Short exercise -
Begin with the line containing "addRefrigeration(machine);" and end with the line containing "imported = [obj"; set down that block verbatim and nothing else.

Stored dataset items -
[start]
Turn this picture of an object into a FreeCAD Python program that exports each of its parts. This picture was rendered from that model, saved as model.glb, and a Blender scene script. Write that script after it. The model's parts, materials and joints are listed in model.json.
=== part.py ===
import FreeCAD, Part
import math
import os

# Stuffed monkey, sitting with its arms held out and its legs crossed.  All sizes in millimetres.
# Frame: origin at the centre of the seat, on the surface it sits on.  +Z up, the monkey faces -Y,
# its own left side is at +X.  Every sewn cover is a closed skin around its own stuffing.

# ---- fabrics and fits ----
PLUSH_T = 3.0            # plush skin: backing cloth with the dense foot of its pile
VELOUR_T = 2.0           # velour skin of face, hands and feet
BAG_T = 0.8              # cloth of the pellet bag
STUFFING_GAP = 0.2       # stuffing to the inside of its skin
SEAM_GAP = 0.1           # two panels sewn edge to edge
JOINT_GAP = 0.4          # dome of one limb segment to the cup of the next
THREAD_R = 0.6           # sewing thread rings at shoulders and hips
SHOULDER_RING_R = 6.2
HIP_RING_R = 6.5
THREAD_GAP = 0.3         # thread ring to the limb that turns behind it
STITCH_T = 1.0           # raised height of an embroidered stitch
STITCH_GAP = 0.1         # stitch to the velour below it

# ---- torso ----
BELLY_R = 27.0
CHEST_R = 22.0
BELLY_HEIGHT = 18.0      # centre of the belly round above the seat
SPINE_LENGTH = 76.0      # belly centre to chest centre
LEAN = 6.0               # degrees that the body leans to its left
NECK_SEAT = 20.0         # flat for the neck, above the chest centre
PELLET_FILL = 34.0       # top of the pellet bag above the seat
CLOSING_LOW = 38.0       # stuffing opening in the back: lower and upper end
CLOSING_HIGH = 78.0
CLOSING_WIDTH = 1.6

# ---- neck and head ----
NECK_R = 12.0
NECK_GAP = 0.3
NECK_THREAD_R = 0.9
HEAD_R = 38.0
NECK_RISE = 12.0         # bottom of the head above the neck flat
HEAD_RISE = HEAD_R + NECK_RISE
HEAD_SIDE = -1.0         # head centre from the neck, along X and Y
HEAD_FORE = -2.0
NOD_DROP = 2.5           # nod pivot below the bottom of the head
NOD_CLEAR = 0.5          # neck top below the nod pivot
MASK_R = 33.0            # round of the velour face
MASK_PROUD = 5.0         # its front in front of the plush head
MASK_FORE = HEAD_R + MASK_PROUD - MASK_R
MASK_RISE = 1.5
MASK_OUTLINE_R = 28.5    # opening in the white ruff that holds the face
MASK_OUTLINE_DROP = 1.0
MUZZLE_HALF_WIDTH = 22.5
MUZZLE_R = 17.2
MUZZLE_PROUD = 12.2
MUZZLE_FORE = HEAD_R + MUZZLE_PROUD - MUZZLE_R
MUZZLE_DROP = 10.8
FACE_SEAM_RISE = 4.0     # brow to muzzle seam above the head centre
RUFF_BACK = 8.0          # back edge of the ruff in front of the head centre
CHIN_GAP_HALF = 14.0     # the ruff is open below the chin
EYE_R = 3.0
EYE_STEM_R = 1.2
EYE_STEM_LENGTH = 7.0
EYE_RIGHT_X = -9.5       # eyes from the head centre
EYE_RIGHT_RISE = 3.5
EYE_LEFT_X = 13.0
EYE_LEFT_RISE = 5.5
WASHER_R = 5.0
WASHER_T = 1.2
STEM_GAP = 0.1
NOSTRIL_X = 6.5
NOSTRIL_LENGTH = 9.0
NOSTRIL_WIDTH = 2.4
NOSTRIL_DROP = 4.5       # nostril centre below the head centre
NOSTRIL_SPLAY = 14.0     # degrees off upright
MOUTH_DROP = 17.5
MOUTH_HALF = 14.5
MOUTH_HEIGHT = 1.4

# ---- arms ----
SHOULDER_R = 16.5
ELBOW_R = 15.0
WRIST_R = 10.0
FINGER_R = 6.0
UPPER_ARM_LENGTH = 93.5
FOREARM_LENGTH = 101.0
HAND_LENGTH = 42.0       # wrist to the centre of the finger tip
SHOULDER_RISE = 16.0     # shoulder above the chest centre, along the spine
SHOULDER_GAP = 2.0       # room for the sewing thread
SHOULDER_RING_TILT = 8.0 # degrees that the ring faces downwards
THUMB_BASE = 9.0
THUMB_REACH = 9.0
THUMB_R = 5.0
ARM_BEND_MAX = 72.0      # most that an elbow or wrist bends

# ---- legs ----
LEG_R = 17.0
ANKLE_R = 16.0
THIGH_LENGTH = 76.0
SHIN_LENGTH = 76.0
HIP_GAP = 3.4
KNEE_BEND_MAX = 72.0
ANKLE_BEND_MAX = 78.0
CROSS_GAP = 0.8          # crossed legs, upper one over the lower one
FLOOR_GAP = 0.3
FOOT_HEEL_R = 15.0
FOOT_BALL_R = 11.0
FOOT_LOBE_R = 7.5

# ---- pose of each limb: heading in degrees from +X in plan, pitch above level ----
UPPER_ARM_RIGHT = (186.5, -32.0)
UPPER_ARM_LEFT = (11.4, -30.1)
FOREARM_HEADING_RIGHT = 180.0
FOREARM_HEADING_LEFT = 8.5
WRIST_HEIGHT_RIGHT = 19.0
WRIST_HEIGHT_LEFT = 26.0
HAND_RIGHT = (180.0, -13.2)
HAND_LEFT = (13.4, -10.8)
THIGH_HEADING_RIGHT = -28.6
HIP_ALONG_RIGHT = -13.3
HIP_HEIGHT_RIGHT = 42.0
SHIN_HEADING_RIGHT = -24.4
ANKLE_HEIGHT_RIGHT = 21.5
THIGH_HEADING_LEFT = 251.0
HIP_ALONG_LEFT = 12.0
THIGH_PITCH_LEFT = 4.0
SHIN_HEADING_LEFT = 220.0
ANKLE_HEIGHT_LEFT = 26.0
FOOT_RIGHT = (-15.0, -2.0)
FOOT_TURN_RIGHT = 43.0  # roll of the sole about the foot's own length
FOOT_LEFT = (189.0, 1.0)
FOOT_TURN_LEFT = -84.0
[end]
[start]
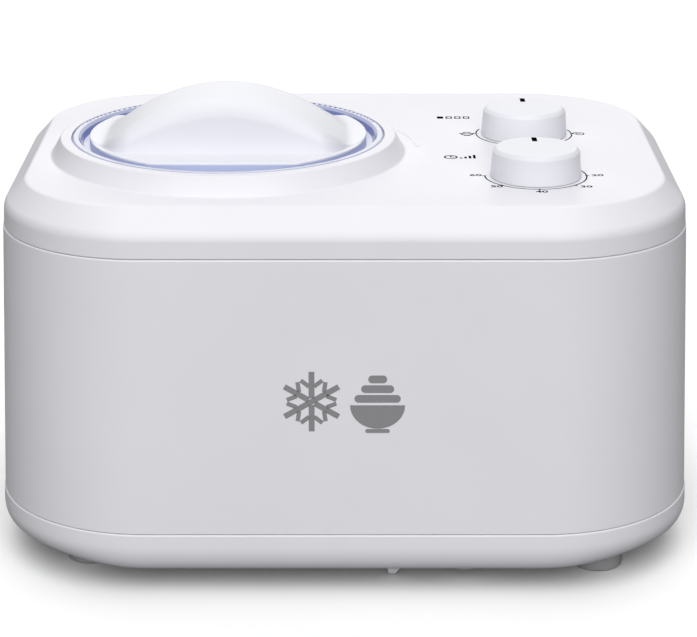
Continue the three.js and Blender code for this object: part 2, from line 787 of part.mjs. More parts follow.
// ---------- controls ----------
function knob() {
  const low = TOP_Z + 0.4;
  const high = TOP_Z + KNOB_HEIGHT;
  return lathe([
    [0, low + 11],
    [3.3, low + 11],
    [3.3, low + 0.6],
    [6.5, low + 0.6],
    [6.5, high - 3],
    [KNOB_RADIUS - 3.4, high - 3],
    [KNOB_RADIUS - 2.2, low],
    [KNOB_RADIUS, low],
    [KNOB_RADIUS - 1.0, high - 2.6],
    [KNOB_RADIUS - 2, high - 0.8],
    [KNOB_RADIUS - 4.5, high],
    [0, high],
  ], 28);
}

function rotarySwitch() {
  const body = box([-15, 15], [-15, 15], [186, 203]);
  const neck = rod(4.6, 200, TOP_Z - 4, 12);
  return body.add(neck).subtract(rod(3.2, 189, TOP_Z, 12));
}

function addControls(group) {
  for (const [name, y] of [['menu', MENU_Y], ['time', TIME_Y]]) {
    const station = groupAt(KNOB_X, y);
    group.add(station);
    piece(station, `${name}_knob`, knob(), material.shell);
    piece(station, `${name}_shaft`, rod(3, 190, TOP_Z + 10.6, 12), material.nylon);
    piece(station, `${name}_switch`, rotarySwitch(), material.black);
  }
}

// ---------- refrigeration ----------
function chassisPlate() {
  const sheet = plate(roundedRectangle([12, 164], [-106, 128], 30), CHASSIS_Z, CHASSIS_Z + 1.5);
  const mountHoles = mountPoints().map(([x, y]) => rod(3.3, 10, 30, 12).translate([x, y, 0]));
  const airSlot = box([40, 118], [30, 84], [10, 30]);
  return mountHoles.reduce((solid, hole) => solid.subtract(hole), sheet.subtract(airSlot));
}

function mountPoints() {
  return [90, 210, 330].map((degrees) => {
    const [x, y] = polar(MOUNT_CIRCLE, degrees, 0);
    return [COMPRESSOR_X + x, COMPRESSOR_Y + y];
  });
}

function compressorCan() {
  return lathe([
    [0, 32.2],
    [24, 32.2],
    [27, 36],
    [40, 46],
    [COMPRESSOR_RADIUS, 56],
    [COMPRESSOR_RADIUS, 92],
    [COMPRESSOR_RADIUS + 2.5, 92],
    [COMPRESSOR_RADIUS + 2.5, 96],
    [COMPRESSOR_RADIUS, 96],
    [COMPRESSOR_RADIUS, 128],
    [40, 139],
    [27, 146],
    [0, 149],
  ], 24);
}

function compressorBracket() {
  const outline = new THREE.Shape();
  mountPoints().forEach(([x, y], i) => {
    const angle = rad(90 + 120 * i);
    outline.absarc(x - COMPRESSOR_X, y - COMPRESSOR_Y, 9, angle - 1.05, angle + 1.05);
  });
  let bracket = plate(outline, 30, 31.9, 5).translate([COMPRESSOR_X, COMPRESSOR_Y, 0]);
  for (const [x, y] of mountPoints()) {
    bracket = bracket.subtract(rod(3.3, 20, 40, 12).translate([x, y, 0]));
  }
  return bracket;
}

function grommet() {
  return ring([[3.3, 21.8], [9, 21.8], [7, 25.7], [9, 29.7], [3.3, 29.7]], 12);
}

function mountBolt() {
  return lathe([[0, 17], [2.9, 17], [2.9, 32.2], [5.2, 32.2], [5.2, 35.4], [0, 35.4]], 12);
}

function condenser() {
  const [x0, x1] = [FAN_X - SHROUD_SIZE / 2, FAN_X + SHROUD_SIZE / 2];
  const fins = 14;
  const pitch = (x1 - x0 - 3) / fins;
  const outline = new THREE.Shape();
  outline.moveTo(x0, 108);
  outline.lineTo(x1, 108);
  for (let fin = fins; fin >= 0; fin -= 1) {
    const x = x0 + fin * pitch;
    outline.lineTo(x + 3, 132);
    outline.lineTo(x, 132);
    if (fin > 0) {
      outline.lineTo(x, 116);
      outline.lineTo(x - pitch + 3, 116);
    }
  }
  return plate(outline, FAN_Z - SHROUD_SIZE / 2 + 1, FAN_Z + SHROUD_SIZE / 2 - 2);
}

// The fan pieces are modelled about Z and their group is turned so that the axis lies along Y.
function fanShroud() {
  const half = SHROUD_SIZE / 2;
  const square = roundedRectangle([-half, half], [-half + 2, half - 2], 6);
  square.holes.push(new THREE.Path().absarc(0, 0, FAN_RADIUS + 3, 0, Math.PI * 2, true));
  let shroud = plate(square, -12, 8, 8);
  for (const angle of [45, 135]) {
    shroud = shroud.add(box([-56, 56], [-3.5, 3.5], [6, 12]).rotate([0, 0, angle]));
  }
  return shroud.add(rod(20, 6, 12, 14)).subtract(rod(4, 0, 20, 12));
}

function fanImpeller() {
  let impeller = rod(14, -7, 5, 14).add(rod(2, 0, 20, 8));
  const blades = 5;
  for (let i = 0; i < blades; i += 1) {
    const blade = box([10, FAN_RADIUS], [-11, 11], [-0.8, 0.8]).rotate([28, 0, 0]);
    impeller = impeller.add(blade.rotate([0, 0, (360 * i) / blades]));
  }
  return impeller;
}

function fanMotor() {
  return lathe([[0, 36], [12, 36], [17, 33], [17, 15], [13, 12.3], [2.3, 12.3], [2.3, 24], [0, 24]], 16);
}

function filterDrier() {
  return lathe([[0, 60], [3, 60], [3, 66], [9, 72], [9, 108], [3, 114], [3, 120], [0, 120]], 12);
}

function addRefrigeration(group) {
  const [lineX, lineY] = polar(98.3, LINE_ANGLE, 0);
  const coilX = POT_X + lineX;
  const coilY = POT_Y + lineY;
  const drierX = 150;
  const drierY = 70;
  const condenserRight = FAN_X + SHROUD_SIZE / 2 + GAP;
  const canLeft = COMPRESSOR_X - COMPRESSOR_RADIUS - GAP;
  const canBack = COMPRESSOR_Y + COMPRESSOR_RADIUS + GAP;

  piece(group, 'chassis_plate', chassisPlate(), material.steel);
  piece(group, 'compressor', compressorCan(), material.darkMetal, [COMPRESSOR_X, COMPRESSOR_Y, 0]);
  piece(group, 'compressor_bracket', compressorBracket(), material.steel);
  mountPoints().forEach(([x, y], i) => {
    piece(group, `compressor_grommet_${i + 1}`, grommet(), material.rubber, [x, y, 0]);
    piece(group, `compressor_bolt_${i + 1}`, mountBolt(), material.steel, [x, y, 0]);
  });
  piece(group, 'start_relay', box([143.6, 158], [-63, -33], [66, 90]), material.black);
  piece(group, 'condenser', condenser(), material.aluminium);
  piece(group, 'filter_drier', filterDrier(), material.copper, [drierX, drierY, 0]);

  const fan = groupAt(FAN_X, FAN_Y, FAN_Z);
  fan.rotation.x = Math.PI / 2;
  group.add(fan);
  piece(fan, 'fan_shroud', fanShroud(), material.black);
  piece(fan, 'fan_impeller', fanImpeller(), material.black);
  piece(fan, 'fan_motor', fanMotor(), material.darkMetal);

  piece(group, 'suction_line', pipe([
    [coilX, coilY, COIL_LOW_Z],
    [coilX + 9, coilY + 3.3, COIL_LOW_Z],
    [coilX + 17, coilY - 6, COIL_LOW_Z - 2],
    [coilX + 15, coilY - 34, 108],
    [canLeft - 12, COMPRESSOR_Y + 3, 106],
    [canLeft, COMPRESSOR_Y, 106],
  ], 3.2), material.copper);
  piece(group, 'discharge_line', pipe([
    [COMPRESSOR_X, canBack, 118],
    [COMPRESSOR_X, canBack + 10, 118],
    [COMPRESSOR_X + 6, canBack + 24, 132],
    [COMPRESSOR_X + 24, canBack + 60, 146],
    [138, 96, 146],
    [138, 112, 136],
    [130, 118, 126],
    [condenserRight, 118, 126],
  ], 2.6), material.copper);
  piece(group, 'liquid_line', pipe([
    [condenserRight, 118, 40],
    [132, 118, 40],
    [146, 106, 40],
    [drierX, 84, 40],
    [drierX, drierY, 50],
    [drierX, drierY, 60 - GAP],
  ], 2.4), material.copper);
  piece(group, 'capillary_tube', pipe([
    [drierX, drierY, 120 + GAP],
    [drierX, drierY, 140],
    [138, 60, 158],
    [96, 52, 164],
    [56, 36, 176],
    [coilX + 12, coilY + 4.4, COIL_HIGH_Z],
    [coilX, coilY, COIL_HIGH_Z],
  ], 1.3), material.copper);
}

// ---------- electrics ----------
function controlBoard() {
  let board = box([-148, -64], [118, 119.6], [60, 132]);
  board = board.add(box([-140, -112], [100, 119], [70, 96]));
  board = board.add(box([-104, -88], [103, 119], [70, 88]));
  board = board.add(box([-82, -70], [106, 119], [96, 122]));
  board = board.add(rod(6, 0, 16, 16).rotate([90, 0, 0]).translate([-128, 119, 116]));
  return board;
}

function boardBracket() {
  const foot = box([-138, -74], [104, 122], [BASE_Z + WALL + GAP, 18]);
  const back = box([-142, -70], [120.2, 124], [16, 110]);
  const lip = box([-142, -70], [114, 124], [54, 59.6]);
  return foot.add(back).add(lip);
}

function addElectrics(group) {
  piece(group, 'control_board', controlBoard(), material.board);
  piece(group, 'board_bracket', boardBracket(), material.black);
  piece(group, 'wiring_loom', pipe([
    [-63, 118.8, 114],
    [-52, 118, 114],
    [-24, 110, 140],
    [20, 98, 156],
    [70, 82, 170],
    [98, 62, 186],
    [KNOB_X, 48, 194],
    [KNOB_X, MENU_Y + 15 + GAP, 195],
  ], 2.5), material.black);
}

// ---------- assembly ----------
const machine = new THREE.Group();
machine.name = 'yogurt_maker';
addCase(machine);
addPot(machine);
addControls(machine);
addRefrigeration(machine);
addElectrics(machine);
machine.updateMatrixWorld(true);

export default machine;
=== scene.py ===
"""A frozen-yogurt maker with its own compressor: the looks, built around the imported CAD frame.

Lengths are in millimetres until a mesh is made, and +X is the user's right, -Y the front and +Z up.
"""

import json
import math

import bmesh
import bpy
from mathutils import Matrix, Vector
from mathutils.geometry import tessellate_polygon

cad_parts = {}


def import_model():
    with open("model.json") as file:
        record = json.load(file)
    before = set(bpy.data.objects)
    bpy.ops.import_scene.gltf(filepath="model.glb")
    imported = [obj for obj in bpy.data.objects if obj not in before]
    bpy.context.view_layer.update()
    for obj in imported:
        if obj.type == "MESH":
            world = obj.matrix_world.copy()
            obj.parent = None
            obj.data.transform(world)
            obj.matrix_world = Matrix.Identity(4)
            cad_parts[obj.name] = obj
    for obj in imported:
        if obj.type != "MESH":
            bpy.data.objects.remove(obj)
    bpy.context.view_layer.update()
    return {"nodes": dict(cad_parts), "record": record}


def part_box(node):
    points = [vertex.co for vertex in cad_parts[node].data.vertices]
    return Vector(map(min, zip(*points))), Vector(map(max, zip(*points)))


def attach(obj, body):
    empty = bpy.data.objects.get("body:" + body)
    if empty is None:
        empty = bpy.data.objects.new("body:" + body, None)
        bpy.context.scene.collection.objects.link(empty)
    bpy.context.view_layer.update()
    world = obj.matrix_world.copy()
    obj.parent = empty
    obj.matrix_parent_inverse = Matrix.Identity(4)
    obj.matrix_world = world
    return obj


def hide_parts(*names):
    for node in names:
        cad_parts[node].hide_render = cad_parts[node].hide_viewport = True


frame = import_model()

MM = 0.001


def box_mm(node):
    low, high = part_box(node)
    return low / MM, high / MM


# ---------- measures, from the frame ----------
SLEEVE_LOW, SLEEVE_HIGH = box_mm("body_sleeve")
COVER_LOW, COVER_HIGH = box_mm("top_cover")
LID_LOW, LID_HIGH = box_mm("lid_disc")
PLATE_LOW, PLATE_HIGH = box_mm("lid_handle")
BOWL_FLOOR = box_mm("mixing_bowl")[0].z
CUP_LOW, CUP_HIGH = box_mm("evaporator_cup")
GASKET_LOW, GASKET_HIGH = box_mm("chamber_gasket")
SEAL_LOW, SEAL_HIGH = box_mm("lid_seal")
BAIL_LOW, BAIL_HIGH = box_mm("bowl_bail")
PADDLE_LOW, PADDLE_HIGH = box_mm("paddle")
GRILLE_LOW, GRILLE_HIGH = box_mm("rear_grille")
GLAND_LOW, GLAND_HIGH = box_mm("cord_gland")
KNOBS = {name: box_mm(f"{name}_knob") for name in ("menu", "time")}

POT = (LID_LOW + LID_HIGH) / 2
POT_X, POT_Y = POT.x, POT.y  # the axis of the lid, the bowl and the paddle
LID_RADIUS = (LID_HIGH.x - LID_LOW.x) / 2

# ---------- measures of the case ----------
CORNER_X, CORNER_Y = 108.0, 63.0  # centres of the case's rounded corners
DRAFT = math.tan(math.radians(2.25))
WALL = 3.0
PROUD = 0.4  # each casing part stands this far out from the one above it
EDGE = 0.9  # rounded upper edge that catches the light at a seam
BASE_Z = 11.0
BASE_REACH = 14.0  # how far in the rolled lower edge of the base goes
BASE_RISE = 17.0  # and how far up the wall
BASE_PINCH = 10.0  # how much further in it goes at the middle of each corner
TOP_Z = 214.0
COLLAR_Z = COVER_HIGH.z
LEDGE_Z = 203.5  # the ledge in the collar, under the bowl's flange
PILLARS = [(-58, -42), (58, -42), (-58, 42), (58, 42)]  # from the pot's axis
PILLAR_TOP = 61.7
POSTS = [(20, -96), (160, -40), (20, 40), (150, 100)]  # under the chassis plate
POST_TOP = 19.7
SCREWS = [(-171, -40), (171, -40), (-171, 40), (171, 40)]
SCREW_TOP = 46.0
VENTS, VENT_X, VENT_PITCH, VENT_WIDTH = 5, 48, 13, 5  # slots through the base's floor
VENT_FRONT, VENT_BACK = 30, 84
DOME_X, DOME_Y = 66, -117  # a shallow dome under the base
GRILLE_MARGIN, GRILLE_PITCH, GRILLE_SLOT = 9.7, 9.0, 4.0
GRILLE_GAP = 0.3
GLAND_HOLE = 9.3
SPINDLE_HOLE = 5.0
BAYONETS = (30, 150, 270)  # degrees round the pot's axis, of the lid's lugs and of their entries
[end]
[start]
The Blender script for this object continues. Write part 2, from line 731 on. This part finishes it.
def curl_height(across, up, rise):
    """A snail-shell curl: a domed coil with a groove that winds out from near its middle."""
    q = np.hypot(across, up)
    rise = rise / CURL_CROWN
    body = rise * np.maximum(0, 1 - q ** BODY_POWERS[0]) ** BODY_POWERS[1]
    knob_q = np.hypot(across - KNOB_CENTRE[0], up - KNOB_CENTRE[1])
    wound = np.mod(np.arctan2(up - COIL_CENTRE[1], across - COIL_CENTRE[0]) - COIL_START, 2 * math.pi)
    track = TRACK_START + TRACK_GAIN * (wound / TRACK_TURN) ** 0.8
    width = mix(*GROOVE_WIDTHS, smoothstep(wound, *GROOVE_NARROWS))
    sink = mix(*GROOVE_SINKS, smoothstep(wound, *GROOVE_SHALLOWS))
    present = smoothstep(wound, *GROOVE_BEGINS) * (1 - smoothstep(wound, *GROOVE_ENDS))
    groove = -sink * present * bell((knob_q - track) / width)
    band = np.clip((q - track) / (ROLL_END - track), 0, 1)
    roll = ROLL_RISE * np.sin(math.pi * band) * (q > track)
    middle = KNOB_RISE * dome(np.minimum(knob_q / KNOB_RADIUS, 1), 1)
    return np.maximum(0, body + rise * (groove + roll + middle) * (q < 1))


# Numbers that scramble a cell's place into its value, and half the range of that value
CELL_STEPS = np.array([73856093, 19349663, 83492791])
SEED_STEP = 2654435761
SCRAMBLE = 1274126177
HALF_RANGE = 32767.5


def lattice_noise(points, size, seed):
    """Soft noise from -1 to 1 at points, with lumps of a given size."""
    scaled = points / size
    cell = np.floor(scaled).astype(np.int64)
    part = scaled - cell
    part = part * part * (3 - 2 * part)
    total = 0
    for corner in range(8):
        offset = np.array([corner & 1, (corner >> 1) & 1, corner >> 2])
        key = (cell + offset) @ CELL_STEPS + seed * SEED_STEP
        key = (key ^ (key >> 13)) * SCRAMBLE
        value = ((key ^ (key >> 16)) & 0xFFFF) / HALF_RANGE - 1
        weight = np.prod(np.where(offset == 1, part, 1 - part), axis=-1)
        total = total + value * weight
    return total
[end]
Reply to the task -
addRefrigeration(machine);
addElectrics(machine);
machine.updateMatrixWorld(true);

export default machine;
=== scene.py ===
"""A frozen-yogurt maker with its own compressor: the looks, built around the imported CAD frame.

Lengths are in millimetres until a mesh is made, and +X is the user's right, -Y the front and +Z up.
"""

import json
import math

import bmesh
import bpy
from mathutils import Matrix, Vector
from mathutils.geometry import tessellate_polygon

cad_parts = {}


def import_model():
    with open("model.json") as file:
        record = json.load(file)
    before = set(bpy.data.objects)
    bpy.ops.import_scene.gltf(filepath="model.glb")
    imported = [obj for obj in bpy.data.objects if obj not in before]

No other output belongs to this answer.